# Musings



## phaedrus (Dec 23, 2004)

I will drop this into the Cafe for a couple reasons. First it's not strictly related to business. Second, there probably isn't any answer. So I guess it's a vent/rant/ramble.

I'm kind of at a crossroads with work. My present position has some pluses and minuses as all jobs do I suppose. I'm the chef of a 100 seat bistro/bar-and-grill and have been for a couple years. I have almost complete control over the food, save for a few things the owner does as set promos (think burger nite, etc). I have a pretty strong reputation locally and am kind of BMOC in this small town. The locals love having me here and they're really nice folks. Part of the job involves getting some face time in FOH informally to hobnob with the regulars. Overall I like putting a face to the guest check but obviously sometimes it's hard work to put on my smiley-face at the end of a hard nite./img/vbsmilies/smilies/redface.gif The pay is okay but less than I would make for the group I used to work for.

And that's the next part. I recently took a road trip to meet with the president of the company I used to work for. Lots of years with them, basically all good ones and my stock with them is pretty high. They're offering me the Exec job as a much larger property than I presently manage (but not as big as the others I have run in the past). The money would be better but it's a little bit more formal/corporate in structure. I would still drive the food but not to the degree I do now.

The present job I have has some frustrations that I won't go deeply into now. Some are part and parcel to being in a small sole proprietorship (limited budget for upkeep and new toys, etc) and others are unique to this particular place. The new job would require a relocation to place I don't love, but I really don't care much for the town I'm in now and head back to my home town whenever I have a couple days off.

The kicker is that I really don't want either job! I love cooking and being a chef but this isn't the part of the country I want to live in. I'm getting close to fifty now I'm getting the itch. Part of me is genuinely thinking of taking any kitchen job I can in the part of the country I want to be in, then figuring out as I go. On some level that's idiotic, or at least it seems that way. Here I have a strong reputation, there I'd be unknown. Here I make pretty fair money but I can't say for certain what I can make there. I have some money in the bank so it wouldn't be a big hardship but I'd be leaving a pretty secure life for something uncertain.

I guess I'm not even asking for advice since there probably isn't a perfect answer. Just venting I guess. The shadows are getting longer though and if I am going to relocate I want to do while I'm still young enough to take advantage of the things I'm moving for.


----------



## chefwriter (Oct 31, 2012)

Go. 

You don't mention wife and kids so I'll assume you don't have that concern. And family of any other kind isn't an issue apparently. 

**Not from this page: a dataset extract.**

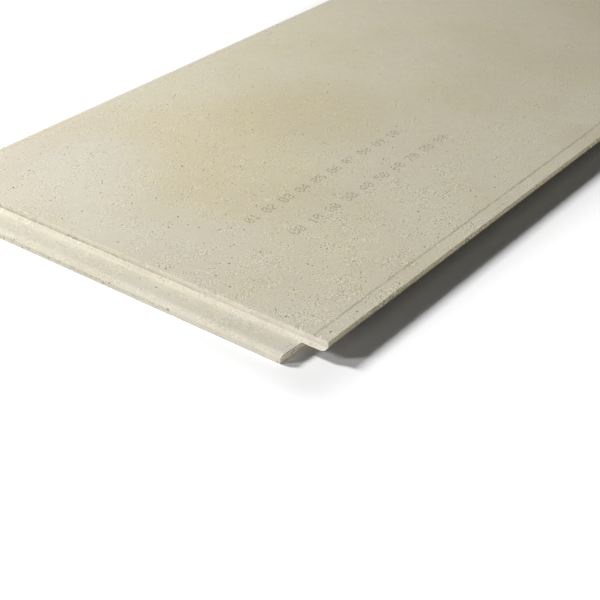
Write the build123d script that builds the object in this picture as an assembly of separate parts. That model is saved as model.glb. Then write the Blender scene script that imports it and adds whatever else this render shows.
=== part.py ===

      Reputations are funny things. I have a  pretty good one where I live, yet more from the name of the place I earned it than mine although plenty of folks, especially those in the business, know and think highly of me professionally. Even so, I'm hardly a household name and there are plenty of people who don't know or care. And the proof is in the pudding. Or the resume, more specifically. 

     Which is to say that when you move, your resume speaks for you. While I am looking for work here, I still need a resume to apply for jobs, even with people who know me. Paper work I guess.  Just like you'll need yours when you move. 

     I've had the good fortune to live in several parts of the country in my life and now find myself where I like best so at the moment I have no intention of moving. But family is mostly elsewhere so relocation may become a concern at some point. When that happens, I'll do what I've always done. Polish the resume and back it up in action. 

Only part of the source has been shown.